Middle aged women wandered hither and thither, fondling Cath Kidston teatowels and dreamed of their shabby chic kitchen in their seaside cottage, middle aged men stroked fancy coffee machines and wondered if their wives would look at them in the same way they look at George Clooney in the Nespresso ads if they bought one. The shop hummed with the hushed, polite exchanges of ‘excuse me’ and ‘oops, sorry’ that comes from having too many well-to-do folk in a restricted space.

And then I saw them.

Hanging from a wall at the rear of the shop were a number of designer teacosies. Something primal in my man-brain took over and I was drawn to them like a bee to nectar. I selected a particularly bright example, plonked it on my head and turned round grinning.

Mrs A looked genuinely horrified and thus I learned that her acceptable level for @rsing about in public was considerably lower than mine.

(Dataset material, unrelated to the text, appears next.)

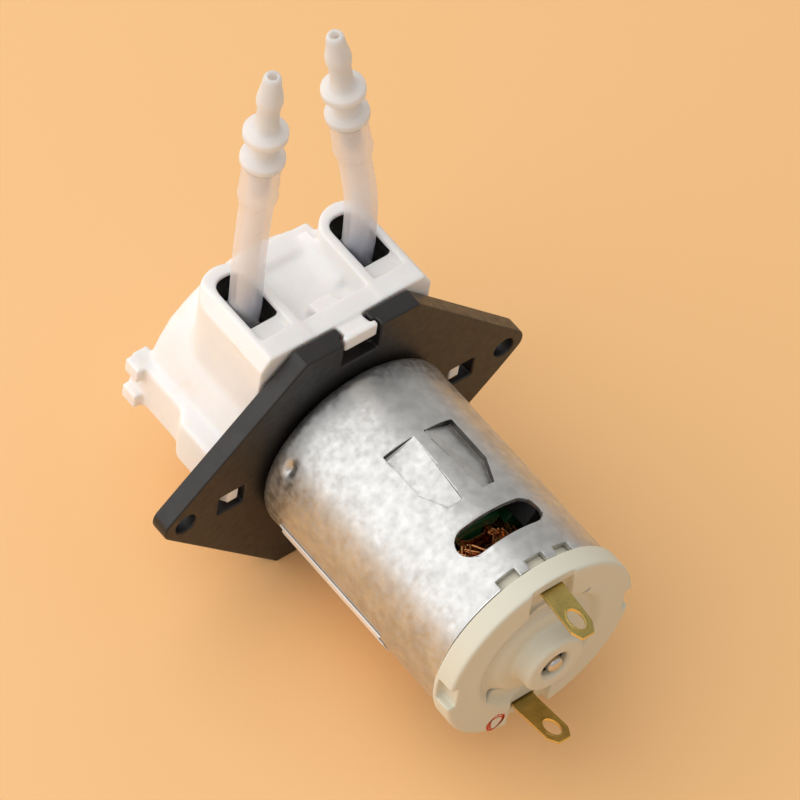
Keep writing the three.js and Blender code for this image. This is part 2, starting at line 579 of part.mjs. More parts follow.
// ---- Armature -------------------------------------------------------------------------------------
piece('motor_shaft', closed(turned([
  [0, SHAFT.front], [SHAFT.r - 0.3, SHAFT.front], [SHAFT.r, SHAFT.front + 0.3],
  [SHAFT.r, SHAFT.rear - 0.6], [SHAFT.r - 0.4, SHAFT.rear - 0.15], [0, SHAFT.rear],
], 24)), STEEL);
piece('front_bearing', closed(ring(SHAFT.r + RUN, CAN.bossR - 1.1, -0.6, 2.6, 24)), BRONZE);
piece('rear_bearing', closed(ring(SHAFT.r + RUN, 2.8, 36.4, 40.3, 24)), BRONZE);
piece('thrust_washer_front', closed(ring(SHAFT.r + RUN, 2.6, 3.0, 3.6, 20)), CARBON);
piece('thrust_washer_rear', closed(ring(SHAFT.r + RUN, 2.6, 34.6, 35.2, 20)), CARBON);

function armatureCore() {
  const { r, shoeR, hubR, toothHalf, front, rear, poles } = CORE;
  const shoeHalf = 28;
  const solids = [solid(ring(0, hubR, front, rear, 20))];
  for (let i = 0; i < poles; i += 1) {
    const a = (360 / poles) * i + 90;
    const tooth = block([hubR - 0.6, front, -toothHalf], [shoeR + 0.6, rear, toothHalf]);
    solids.push(solid(tooth.rotateY(-rad(a))));
    solids.push(solid(alongY(sector(shoeR, r, a - shoeHalf, a + shoeHalf, 6), front, rear)));
  }
  return geometryOf(cut(join(...solids), solid(ring(0, SHAFT.r + RUN, front - 1, rear + 1, 24))));
}
piece('armature_core', armatureCore(), CORE_GREEN);

/** One coil wound round a tooth, as a flat ring standing along the tooth. */
function coil() {
  const { inner, outer, half, front, rear, clear } = COIL;
  const mid = (front + rear) / 2;
  const window = (CORE.rear - CORE.front) / 2 + clear;
  const shape = roundedRect(0, mid, half, (rear - front) / 2, 2.2);
  shape.holes.push(roundedRect(0, mid, CORE.toothHalf + clear, window, 0.4));
  const narrow = 0.62;
  const g = new THREE.ExtrudeGeometry(shape, { depth: outer - inner, bevelEnabled: false, curveSegments: 2 });
  const p = g.getAttribute('position');
  for (let i = 0; i < p.count; i += 1) {
    const x = p.getX(i);
    const atRoot = p.getZ(i) < 0.1 && Math.abs(x) > CORE.toothHalf + clear + 0.05;
    if (atRoot) p.setX(i, Math.sign(x) * Math.min(Math.abs(x), half - narrow));
  }
  return g.translate(0, 0, inner);
}
for (let i = 0; i < CORE.poles; i += 1) {
  piece(`winding_${i + 1}`, closed(coil()), COPPER).rotation.y = rad((360 / CORE.poles) * i);
}
piece('commutator', closed(turned([
  [SHAFT.r + RUN, 28.7], [2.4, 28.7], [2.4, COMMUTATOR.front], [COMMUTATOR.r + 0.5, COMMUTATOR.front],
  [COMMUTATOR.r + 0.5, COMMUTATOR.front + 0.4], [COMMUTATOR.r, COMMUTATOR.front + 0.4],
  [COMMUTATOR.r, COMMUTATOR.rear], [SHAFT.r + RUN, COMMUTATOR.rear],
], 24)), COPPER);

export default pump;
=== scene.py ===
"""A small peristaltic pump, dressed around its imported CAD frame.

The classes hold their sizes in millimetres, in the frame's own axes: the motor axis is Y, from the
roller head (-Y) to the terminals (+Y), +Z is the way the tubes leave, and X runs across the flange.
The meshes are in metres. Each finished piece sits at the origin with its place in its mesh.
"""

import logging
import math
import random
from collections.abc import Callable, Iterator, Sequence
from contextlib import contextmanager
from dataclasses import dataclass
from enum import Enum

import bmesh
import bpy
from mathutils import Matrix, Vector


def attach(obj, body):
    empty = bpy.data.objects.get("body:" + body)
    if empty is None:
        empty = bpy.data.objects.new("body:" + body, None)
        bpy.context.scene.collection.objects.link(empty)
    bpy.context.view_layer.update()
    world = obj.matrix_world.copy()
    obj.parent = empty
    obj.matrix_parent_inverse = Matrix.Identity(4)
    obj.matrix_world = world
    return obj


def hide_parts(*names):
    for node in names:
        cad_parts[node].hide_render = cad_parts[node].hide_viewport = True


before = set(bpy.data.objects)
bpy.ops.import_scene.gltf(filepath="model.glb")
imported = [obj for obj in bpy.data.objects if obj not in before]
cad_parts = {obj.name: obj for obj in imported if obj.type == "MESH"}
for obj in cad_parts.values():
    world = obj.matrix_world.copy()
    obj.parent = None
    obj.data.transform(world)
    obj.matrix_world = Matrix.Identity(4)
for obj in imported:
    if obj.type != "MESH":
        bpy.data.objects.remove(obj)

LOG = logging.getLogger("pump")
MM = 0.001
WELD = 2e-6
Obj = bpy.types.Object
Socket = bpy.types.NodeSocket
Point2 = tuple[float, float]
Point3 = tuple[float, float, float]
RGB = tuple[float, float, float]
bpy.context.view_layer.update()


class Plane(Enum):
    """The plane that an outline is drawn in. It is extruded along the third direction."""

    XZ = "Y"
    XY = "Z"
    YZ = "X"

    def at(self, u: float, v: float, w: float) -> Vector:
        """Turns a drawn point into the frame.

        Args:
            u: First drawn coordinate, in millimetres.
            v: Second drawn coordinate, in millimetres.
            w: Place along the extrusion, in millimetres.

        Returns:
            The point in metres.
        """
        placed = {Plane.XZ: (u, w, v), Plane.XY: (u, v, w), Plane.YZ: (w, u, v)}
        return Vector(placed[self]) * MM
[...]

Fast forward to last Friday. I was sitting at my desk beavering away at high-powered stuff* when a picture message arrived from Mrs A. She was taking The Tall Guy to get some new clothes and was in M&S. The photo was taken in the swimwear department of M&S and depicted Mrs A wearing a surprisingly large polka dot bikini top. On her head.

I like to think that it’s a charming example of how close we’ve become, you may think that she’s been staring into the abyss for a little too long.

And me? How have I adopted Mrs A’s foibles? Moved towards her sensibilities?

Well, last night I signed up for a book group. Between my surprisingly short attention span and my reading speed in line with people who are likely to be aiming to finish the book to get a gold star from their teacher, I can’t see it ending well. But I bet it’ll be entertaining.

NDC

* - Probably drinking coffee and/or talking to my delightfully bonkers assistant.